I'm trying to put myself in mr Six's shoes and keep failing. We don't share the same POV. It's not a good thing when 2 people don't work. We live on basics. It's true, he gave me the world when he was working but I don't earn as much and with the morgage and all it's a miracle nothing has failed so far.
His opinion: i'm not concerned with the social part which is life itself and have no higher goals. My opinion: things are hard enough, we shouldn't argue so much.
I wish I could give him back some of the things he says about me but it's not in my nature to throw things at people.
I'm not sure who is right here. He says I think small and am petty for giving too much importance to trivial things such as bills and dinner and cleaning. I think he could do more since he's home and put more efford in his job seek.
What pains me the most is that we love each other and we are loosing this under all this stressfull situation.

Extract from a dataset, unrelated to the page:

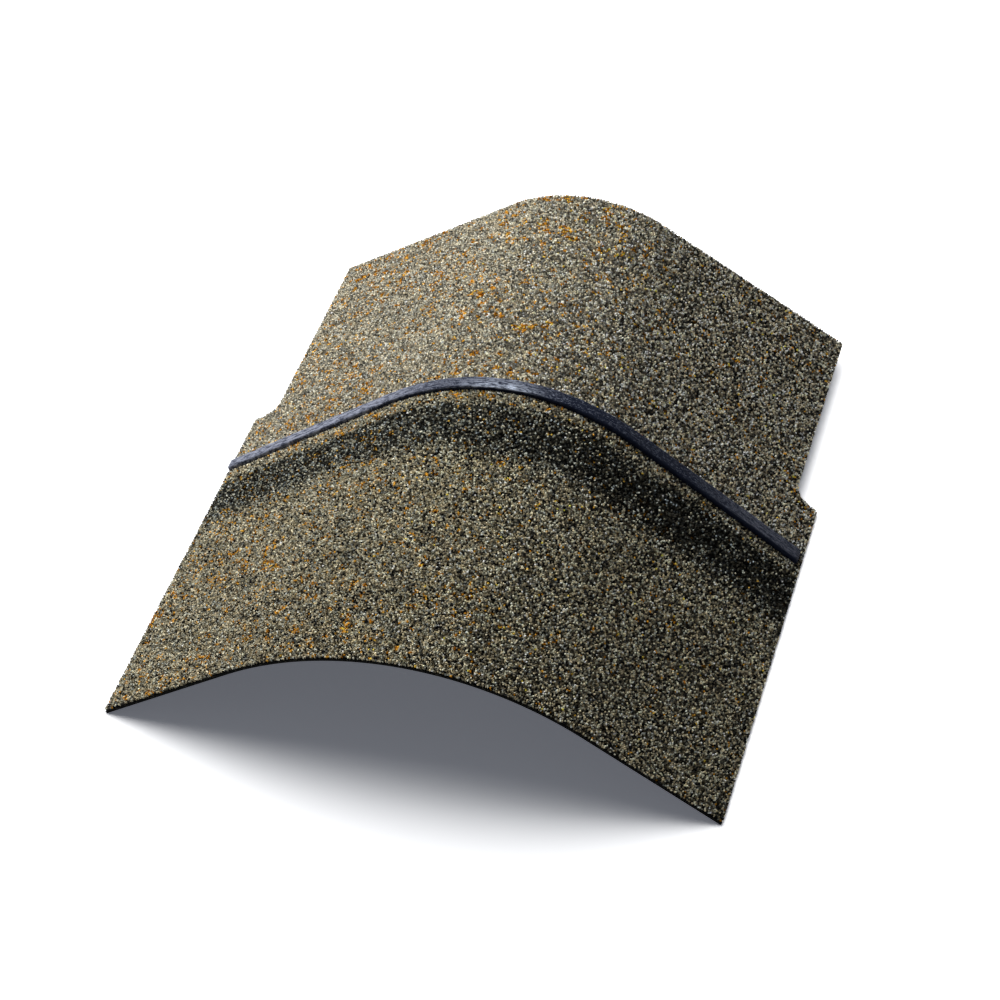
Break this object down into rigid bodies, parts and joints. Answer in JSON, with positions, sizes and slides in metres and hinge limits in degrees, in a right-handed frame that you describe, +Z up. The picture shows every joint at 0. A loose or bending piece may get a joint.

We've got the basics covered, that's all. I can't accept i'm small as a person because i channel all into keeping it.
I'm angry cause these discussions only make me sad. I get tired trying to follow his POV. Cause at a point it stops making sense to me.
Is it neurologic? The reason why I don't aprehend his speech and reasons? I try ro follow and ask when I don't get it. He just gets more and more stressed. All i seem to do is stress him out, when trying to understand.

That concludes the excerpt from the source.